What the task asks:
Restate the entire listing word for word.

Collected material:
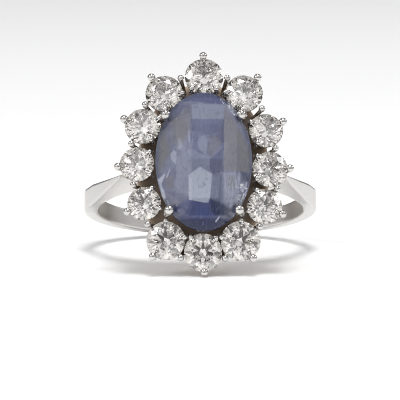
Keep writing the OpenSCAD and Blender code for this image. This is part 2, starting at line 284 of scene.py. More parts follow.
def rail(half_w, half_l, low_z, w, t):
    """A rail round an oval: a superellipse section, w wide and t high, carried along the
    oval square to it."""
    a = np.linspace(0, 2 * pi, 160, endpoint=False)[:, None]
    b = np.linspace(0, 2 * pi, 28, endpoint=False)[None]
    rounded = lambda c: np.sign(c) * np.abs(c) ** 0.5
    out, up = rounded(np.cos(b)) * w / 2, rounded(np.sin(b)) * t / 2
    long = np.hypot(half_l * np.cos(a), half_w * np.sin(a))
    x = half_w * np.cos(a) + out * half_l * np.cos(a) / long
    y = half_l * np.sin(a) + out * half_w * np.sin(a) / long
    return np.stack([x, y, low_z + t / 2 + up + 0 * a], -1)


gallery = skins("gallery", [
    rail(rail_x - rail_in / 2, rail_y - rail_in / 2, rail_z, rail_w + rail_in, rail_t),
    rail(seat_x, seat_y, sapphire_z - pavilion_h * seat_share - seat_w, seat_w, seat_w),
    rail(foot_x, foot_y, bridge_z - foot_sunk, foot_w, foot_w),
], white_gold, looped=True)
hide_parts("ring_mount")


def tube(path, radii, sides=24):
    """Round sections of the given radii, square to a path that stays in one upright plane
    or nearly, with the ring's length as the direction that they are turned from."""
    path = np.asarray(path, float)
    run = np.gradient(path, axis=0)
    run /= np.linalg.norm(run, axis=1)[:, None]
    across = np.cross(run, np.array([0.31, 0.94, 0.13]))
    across /= np.linalg.norm(across, axis=1)[:, None]
    up = np.cross(run, across)
    b = np.linspace(0, 2 * pi, sides, endpoint=False)
    ring = across[:, None] * np.cos(b)[:, None] + up[:, None] * np.sin(b)[:, None]
    return path[:, None] + np.asarray(radii)[:, None, None] * ring


def post(x):
    """A cone that stands the rail on a shoulder, widening upwards."""
    low, high = bridge_z - post_depth, rail_z + post_rise
    s = np.linspace(0, 1, 12)
    path = np.stack([0 * s + x, 0 * s, low + (high - low) * s], -1)
    return tube(path, post_low_r + (post_top_r - post_low_r) * s**1.6, 32)


def bar(side):
    """A bar that ties the rail to the basket's foot at one end of the ring."""
    s = np.linspace(0, 1, 10)
    y = side * (bar_from + (rail_y + bar_past - bar_from) * s)
    return tube(np.stack([0 * s, y, bar_z + bar_slope * s], -1), 0 * s + bar_r, 24)


struts = skins("struts", [post(-rail_x), post(rail_x), bar(-1), bar(1)], white_gold, looped=False)
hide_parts("ring_mount")


# Settings of the diamonds. Each diamond stands in an open cone of white gold that leans out
# with it. Four kinds of claw hold the stones, all drawn wire melted to a ball at the tip.
STONES = [
    # place round the oval in degrees, share of the oval, diameter, outer claw in degrees
    (1, 1, 3.15, 358),
    (37.5, 1.02, 3.1, 41),
    (68, 1.02, 2.8, 63),
    (93.5, 1, 2.95, 89),
    (118, 1.03, 2.9, 115),
    (148, 1.03, 3.25, 146),
    (181, 1, 3.1, 177),
    (213.5, 1.04, 3.15, 218),
    (243.5, 1, 2.75, 242),
    (270, 1, 2.85, 261),
    (295.5, 1.01, 2.95, 290),
    (324, 1, 3.05, 322),
]
girdle, gap, collet_wall, collet_taper = 0.08, 0.03, 0.24, 0.62
crown_slope, pavilion_slope = radians(34), radians(41)
claw_root, claw_room = 0.7, 0.08
outer_bead, outer_lean, outer_wire = 0.33, 0.1, 0.16
inner_bead, inner_lean, inner_wire, inner_turn = 0.23, 0, 0.14, radians(40)
nib_r, nib_room, nib_over = 0.135, 0.05, 0.35
shared_bead, shared_wire, shared_out, shared_elbow = 0.28, 0.18, 0.6, 0.31


def place(i):
    """Middle of diamond i's girdle, clockwise round an oval from the top end."""
    at, out = radians(STONES[i % 12][0]), STONES[i % 12][1] / 2
    return np.array([out * cluster_w * sin(at), out * cluster_l * cos(at)])


def outward(i):
    """Direction straight out of the oval at diamond i, clockwise from the top."""
    at = radians(STONES[i % 12][0])
    return atan2(sin(at) / cluster_w, cos(at) / cluster_l)


def in_head(i, p):
    """Points beside diamond i, whose +Y is straight out, leaned and turned with it into
    the standing ring."""
    p, a = np.asarray(p, float), outward(i)
    out = p[..., 1] * cos(splay) + p[..., 2] * sin(splay)
    up = p[..., 2] * cos(splay) - p[..., 1] * sin(splay)
    x = place(i)[0] + p[..., 0] * cos(a) + out * sin(a)
    y = place(i)[1] - p[..., 0] * sin(a) + out * cos(a)
    return np.stack([x, y, cluster_h + up], -1)


def collet(i):
    """The open cone under diamond i: a closed profile of its wall, rounded at both rims,
    turned about the stone's axis."""
    r = STONES[i][2] / 2
    top = -(girdle / 2 + collet_wall * tan(pavilion_slope) + 2 * gap)
    corners = np.array([
        [r - collet_wall, top], [r - gap, top],
        [r * collet_taper, -collet_h], [r * collet_taper - collet_wall, -collet_h],
    ])
    s = np.linspace(0, 1, 9, endpoint=False)[:, None]
    profile = np.concatenate([a + (b - a) * s for a, b in zip(corners, np.roll(corners, -1, 0))])
    profile = polish(profile, 1, 0)
    a = np.linspace(0, 2 * pi, 48, endpoint=False)[:, None]
    out, up = profile[None, :, 0], profile[None, :, 1] + 0 * a
    return in_head(i, np.stack([out * np.sin(a), out * np.cos(a), up], -1))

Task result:
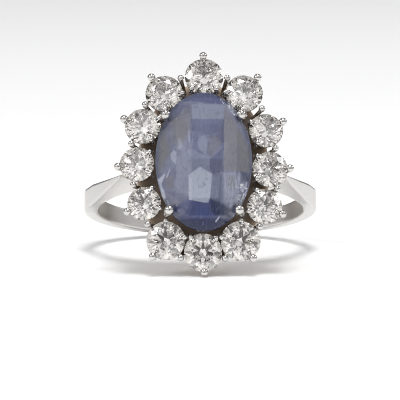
Keep writing the OpenSCAD and Blender code for this image. This is part 2, starting at line 284 of scene.py. More parts follow.
def rail(half_w, half_l, low_z, w, t):
    """A rail round an oval: a superellipse section, w wide and t high, carried along the
    oval square to it."""
    a = np.linspace(0, 2 * pi, 160, endpoint=False)[:, None]
    b = np.linspace(0, 2 * pi, 28, endpoint=False)[None]
    rounded = lambda c: np.sign(c) * np.abs(c) ** 0.5
    out, up = rounded(np.cos(b)) * w / 2, rounded(np.sin(b)) * t / 2
    long = np.hypot(half_l * np.cos(a), half_w * np.sin(a))
    x = half_w * np.cos(a) + out * half_l * np.cos(a) / long
    y = half_l * np.sin(a) + out * half_w * np.sin(a) / long
    return np.stack([x, y, low_z + t / 2 + up + 0 * a], -1)


gallery = skins("gallery", [
    rail(rail_x - rail_in / 2, rail_y - rail_in / 2, rail_z, rail_w + rail_in, rail_t),
    rail(seat_x, seat_y, sapphire_z - pavilion_h * seat_share - seat_w, seat_w, seat_w),
    rail(foot_x, foot_y, bridge_z - foot_sunk, foot_w, foot_w),
], white_gold, looped=True)
hide_parts("ring_mount")


def tube(path, radii, sides=24):
    """Round sections of the given radii, square to a path that stays in one upright plane
    or nearly, with the ring's length as the direction that they are turned from."""
    path = np.asarray(path, float)
    run = np.gradient(path, axis=0)
    run /= np.linalg.norm(run, axis=1)[:, None]
    across = np.cross(run, np.array([0.31, 0.94, 0.13]))
    across /= np.linalg.norm(across, axis=1)[:, None]
    up = np.cross(run, across)
    b = np.linspace(0, 2 * pi, sides, endpoint=False)
    ring = across[:, None] * np.cos(b)[:, None] + up[:, None] * np.sin(b)[:, None]
    return path[:, None] + np.asarray(radii)[:, None, None] * ring


def post(x):
    """A cone that stands the rail on a shoulder, widening upwards."""
    low, high = bridge_z - post_depth, rail_z + post_rise
    s = np.linspace(0, 1, 12)
    path = np.stack([0 * s + x, 0 * s, low + (high - low) * s], -1)
    return tube(path, post_low_r + (post_top_r - post_low_r) * s**1.6, 32)


def bar(side):
    """A bar that ties the rail to the basket's foot at one end of the ring."""
    s = np.linspace(0, 1, 10)
    y = side * (bar_from + (rail_y + bar_past - bar_from) * s)
    return tube(np.stack([0 * s, y, bar_z + bar_slope * s], -1), 0 * s + bar_r, 24)


struts = skins("struts", [post(-rail_x), post(rail_x), bar(-1), bar(1)], white_gold, looped=False)
hide_parts("ring_mount")


# Settings of the diamonds. Each diamond stands in an open cone of white gold that leans out
# with it. Four kinds of claw hold the stones, all drawn wire melted to a ball at the tip.
STONES = [
    # place round the oval in degrees, share of the oval, diameter, outer claw in degrees
    (1, 1, 3.15, 358),
    (37.5, 1.02, 3.1, 41),
    (68, 1.02, 2.8, 63),
    (93.5, 1, 2.95, 89),
    (118, 1.03, 2.9, 115),
    (148, 1.03, 3.25, 146),
    (181, 1, 3.1, 177),
    (213.5, 1.04, 3.15, 218),
    (243.5, 1, 2.75, 242),
    (270, 1, 2.85, 261),
    (295.5, 1.01, 2.95, 290),
    (324, 1, 3.05, 322),
]
girdle, gap, collet_wall, collet_taper = 0.08, 0.03, 0.24, 0.62
crown_slope, pavilion_slope = radians(34), radians(41)
claw_root, claw_room = 0.7, 0.08
outer_bead, outer_lean, outer_wire = 0.33, 0.1, 0.16
inner_bead, inner_lean, inner_wire, inner_turn = 0.23, 0, 0.14, radians(40)
nib_r, nib_room, nib_over = 0.135, 0.05, 0.35
shared_bead, shared_wire, shared_out, shared_elbow = 0.28, 0.18, 0.6, 0.31


def place(i):
    """Middle of diamond i's girdle, clockwise round an oval from the top end."""
    at, out = radians(STONES[i % 12][0]), STONES[i % 12][1] / 2
    return np.array([out * cluster_w * sin(at), out * cluster_l * cos(at)])


def outward(i):
    """Direction straight out of the oval at diamond i, clockwise from the top."""
    at = radians(STONES[i % 12][0])
    return atan2(sin(at) / cluster_w, cos(at) / cluster_l)


def in_head(i, p):
    """Points beside diamond i, whose +Y is straight out, leaned and turned with it into
    the standing ring."""
    p, a = np.asarray(p, float), outward(i)
    out = p[..., 1] * cos(splay) + p[..., 2] * sin(splay)
    up = p[..., 2] * cos(splay) - p[..., 1] * sin(splay)
    x = place(i)[0] + p[..., 0] * cos(a) + out * sin(a)
    y = place(i)[1] - p[..., 0] * sin(a) + out * cos(a)
    return np.stack([x, y, cluster_h + up], -1)


def collet(i):
    """The open cone under diamond i: a closed profile of its wall, rounded at both rims,
    turned about the stone's axis."""
    r = STONES[i][2] / 2
    top = -(girdle / 2 + collet_wall * tan(pavilion_slope) + 2 * gap)
    corners = np.array([
        [r - collet_wall, top], [r - gap, top],
        [r * collet_taper, -collet_h], [r * collet_taper - collet_wall, -collet_h],
    ])
    s = np.linspace(0, 1, 9, endpoint=False)[:, None]
    profile = np.concatenate([a + (b - a) * s for a, b in zip(corners, np.roll(corners, -1, 0))])
    profile = polish(profile, 1, 0)
    a = np.linspace(0, 2 * pi, 48, endpoint=False)[:, None]
    out, up = profile[None, :, 0], profile[None, :, 1] + 0 * a
    return in_head(i, np.stack([out * np.sin(a), out * np.cos(a), up], -1))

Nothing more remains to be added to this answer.